Our perspectives, we agreed, had changed.  We reviewed the night’s conversation, cementing in the salient and oblique points.  We stayed there another couple of hours – the night was warm – and then ambled the full length of the island back to our bunks on the boat.  As we past the Tea House, the ‘old man’ Bucky and Applewhite were still deep in conversation, having never moved.

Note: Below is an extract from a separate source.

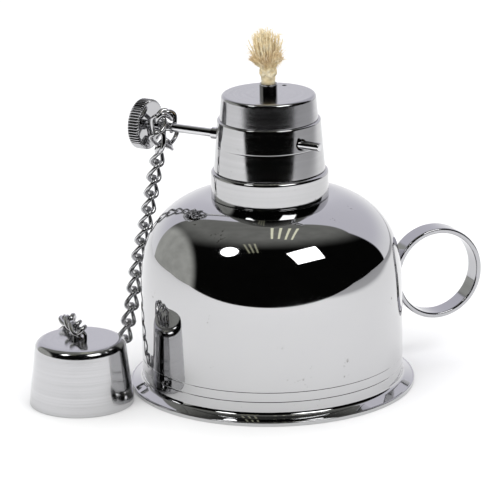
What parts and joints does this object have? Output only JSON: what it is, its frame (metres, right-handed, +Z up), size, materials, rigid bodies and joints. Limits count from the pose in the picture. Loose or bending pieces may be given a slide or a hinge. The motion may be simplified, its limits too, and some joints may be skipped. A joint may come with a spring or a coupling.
{
  "type": "spirit lamp",
  "caption": "Chromed spirit lamp with a domed fuel tank, finger ring, screw-in burner, geared wick raiser with a side knob, and a snuffer cap on a chain.",
  "frame": {"origin": "centre of the foot's underside, on the lamp's axis", "axes": "+Z up along the lamp's axis; the snuffer cap lies towards -X and the finger ring towards +X"},
  "size_m": [0.1279, 0.08, 0.1006],
  "materials": {
    "tank_chrome": "mirror polished",
    "ring_chrome": "polished",
    "burner_chrome": "mirror polished",
    "crown_brushed": "brushed round",
    "cap_satin": "fine turned, satin",
    "knob_chrome": "polished, knurled edge",
    "shaft_steel": "polished",
    "chain_chrome": "polished",
    "turned_brass": "turned",
    "solder": "dull",
    "gasket_rubber": "matt",
    "wick_cotton": "braided"
  },
  "bodies": {
    "tank": {"tank_shell": "tank_chrome", "tank_bottom": "tank_chrome", "foot_rim": "tank_chrome", "neck_ring": "turned_brass", "handle_ring": "ring_chrome", "handle_solder": "solder"},
    "gasket": {"neck_gasket": "gasket_rubber"},
    "burner": {"burner_collar": "burner_chrome", "burner_plate": "turned_brass", "burner_sleeve": "burner_chrome", "burner_crown": "crown_brushed", "wick_tube": "burner_chrome", "wheel_housing": "turned_brass", "shaft_bush": "shaft_steel", "chain_loop": "chain_chrome"},
    "raiser": {"raiser_shaft": "shaft_steel", "adjuster_knob": "knob_chrome", "wick_wheel": "turned_brass", "stop_rings": "turned_brass"},
    "wick": {"wick": "wick_cotton"},
    "chain": {"hanging_chain": "chain_chrome"},
    "cap": {"cap_chain": "chain_chrome", "cap_shell": "cap_satin", "staple_washer": "turned_brass", "cap_staple": "chain_chrome"}
  },
  "joints": [
    {"name": "gasket_lift", "type": "slide", "parent": "tank", "child": "gasket", "axis": [0, 0, 1], "range_m": [0, 0.0005]},
    {"name": "burner_turn", "type": "hinge", "parent": "gasket", "child": "burner", "pos_m": [0, 0, 0.058], "axis": [0, 0, 1], "range_deg": [0, 120]},
    {"name": "raiser_turn", "type": "hinge", "parent": "burner", "child": "raiser", "pos_m": [-0.0029, -0.00502, 0.07167], "axis": [0.866, -0.5, 0], "range_deg": [-14, 120]},
    {"name": "wick_travel", "type": "slide", "parent": "burner", "child": "wick", "axis": [0, 0, 1], "range_m": [-0.001, 0.008]},
    {"name": "chain_swing", "type": "hinge", "parent": "burner", "child": "chain", "pos_m": [-0.03047, 0.01089, 0.06468], "axis": [0.5, 0.866, 0], "range_deg": [0, 30]},
    {"name": "cap_upright", "type": "hinge", "parent": "chain", "child": "cap", "pos_m": [-0.0419, 0.00411, 0.01065], "axis": [0.5, 0.866, 0], "range_deg": [-30, 0]}
  ],
  "couplings": [
    {"joint": "gasket_lift", "follows": "burner_turn", "m_per_rad": 0.00023873},
    {"joint": "wick_travel", "follows": "raiser_turn", "m_per_rad": 0.00378},
    {"joint": "cap_upright", "follows": "chain_swing", "ratio": -1}
  ]
}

So here I am, 40 years later, back at Bear.  I sailed into the harbor, but by now Rosie and Bucky are long gone, and my connections to the family with them, so we cast an appraising eye on how its being kept up (well) and then turn our attention another problem, which we solve by clever and unexpected (or so I think) use of the boat’s design.  The rest of this is just for sailors:

One of the welcoming arms of Bear’s harbor reaches up toward Great Spruce in the form of a long ledge and another reaches down from Great Spruce. There is a chink in the middle that I know is deep enough for us to get through, but it is small and I am not sure exactly where (the water in Maine, rich in plankton, is not penetrable with the eye below a few inches).  The trouble is the wind is blowing straight into it, so we either hold our breath and barrel through before the wind, hoping for the best (and maybe experiencing the worst: hung on a rock with the wind pushing you onto it), or go all the way around one island or the other.  Don’t want to waste that time; how to go through slowly?

This trick was actually taught to me by my father, and it makes use of the special characteristics of a yawl.  The yawl rig has a tiny little handkerchief of a sail on the rear, the mizzen, which takes a lot of ribbing, sometimes from other sailors who don’t see the point or like the look.  A small mizzen adds little power but a lot of maneuverability, in my opinion.  Put it up at night and you will lie comfortably in the wind at anchor.  Adjust it under sail and she’ll sail herself long enough to get a cup of tea below.  And you can do little things like this:

How to go through a dodgy passage when the wind is bearing you through it:  Turn the boat up, so it points like an arrow into the wind.  Take the jib away, but leave the main up – this sail is now flapping, acting like a wind vane.  Stand at the back of the boat with the mizzen up but loose.  By pushing the mizzen boom this way and that to catch the wind port or starboard, I was able to push the stern to the left or right, backing the boat slowly down through the passage.

Annie knelt below the boom on the stern with me, watching for rocks.  We have a ‘bow watch’ frequently when we are unsure of our depth – someone high on the bow can see dark or light patches that signal thin water.  But this is the first time we have need a stern watch.  By pushing the boom of the mizzen and occasionally tugging the sheet of the main, we were able to go through the passage at less than a knot; even if we had hit, it would have been a bump and a scrape, not a disaster.  Annie, dubious in the extreme about undertaking this, favouring the longer but safer trip around the islands, was delighted and impressed.

As it was, we never touched, and when I judged it safe, we unfurled the jib and backed it, turned on a dime and sped out of there in the usual forward way, to round up some minutes (instead of some hours) later behind the Barred Islands.  Here Annie left glass ten years before.  This habit she has of going ashore to break bottles on Maine beaches is not one I approve of (she does it out of the beaten path – swirly places are best, and she stirs it in), but damned if she didn’t find some pieces of glass she left there when last we stopped here ten years ago – now polished to a soft frosty matte: sea glass, a vanishing phenomenon in our world of plastic.